Editor’s note: This is the first in a series of first-hand accounts about transitioning from a customer support role to a product management position. Product management lacks a straightforward career path and PMs generally come from other areas of the organization. It is rare for someone to come out of college and become a PM, unlike other roles in software development. As we’ll see in this series, real customer support experience is invaluable when it comes to managing a software product, with some important caveats.

Before working in product management, I spent my days on the phones in Customer Support. It was a great experience and helped me truly understand our customers. I heard firsthand about the challenges in their business and their difficulties with our product. I remember thinking, “Why did we choose to build that new thing instead of fixing this long-running defect?” or, “Man, we missed the user needs completely!

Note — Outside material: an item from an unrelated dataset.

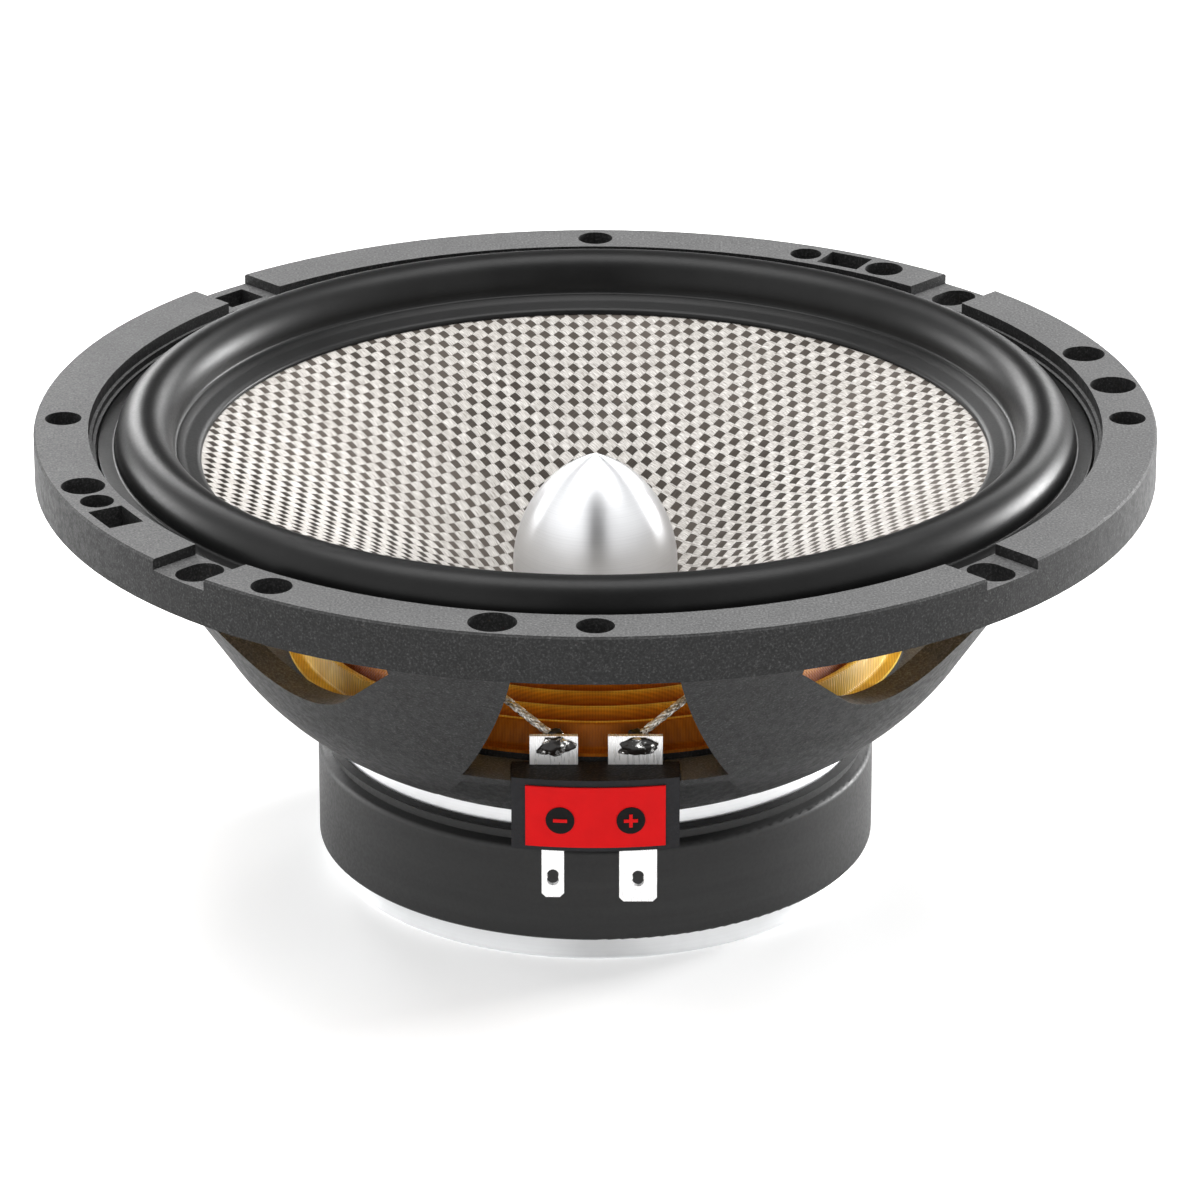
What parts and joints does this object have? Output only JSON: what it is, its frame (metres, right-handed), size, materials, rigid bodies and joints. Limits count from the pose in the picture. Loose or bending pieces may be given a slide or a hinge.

If I had designed this, it would’ve been a lot different.”

Eventually I started working more closely with the Product Managers, running weekly meetings where I escalated defects and experience problems. This exposure led me to jump on an opportunity to move into Product Management. I soon learned things weren’t as simple as they seemed from the outside. Over the next few weeks, I’ll share some of my observations and lessons learned as I transitioned from Product to Support.

First: You’ll have more time on your hands, at least at first. Take advantage of it.

When I was in Support, managers trained us to be as productive as possible. Whether it was calls, chats, or tickets, we were constantly measured on how many items we could resolve each day. We were paid bonuses based on where we fell compared to other support team members. Being broke and newly married, I tried to maintain a dizzying pace, moving from one call to the next as quickly as I could. At least 7.5 hours of non-stop customer interaction per day. And then it all stopped.

During my first few days in Product, it seemed like time stood still. You mean I have three hours to focus on a single thing, uninterrupted? Even if the site goes down?

Use this time wisely. Get to know your fellow product managers. Befriend the development team. Learn their personalities. Bring the donuts.

The interruptions will ramp up as you get involved in more projects and take on added responsibility. It will be more difficult then to find time for building relationships.

Once those projects start, use your “extra” time wisely. You’ll need it to fully unpack a problem, gain alignment, and build well-designed solutions.

Your first instinct will be to move as fast as possible, but don’t give in.

Speed is not priority no. 1. Action for action’s sake is not your goal either. Gathering the right information to identify the customer’s need and to design the right solution is far more important, though the pace feels comparatively slow.

The takeaway: Measure twice (or three or four times), cut once.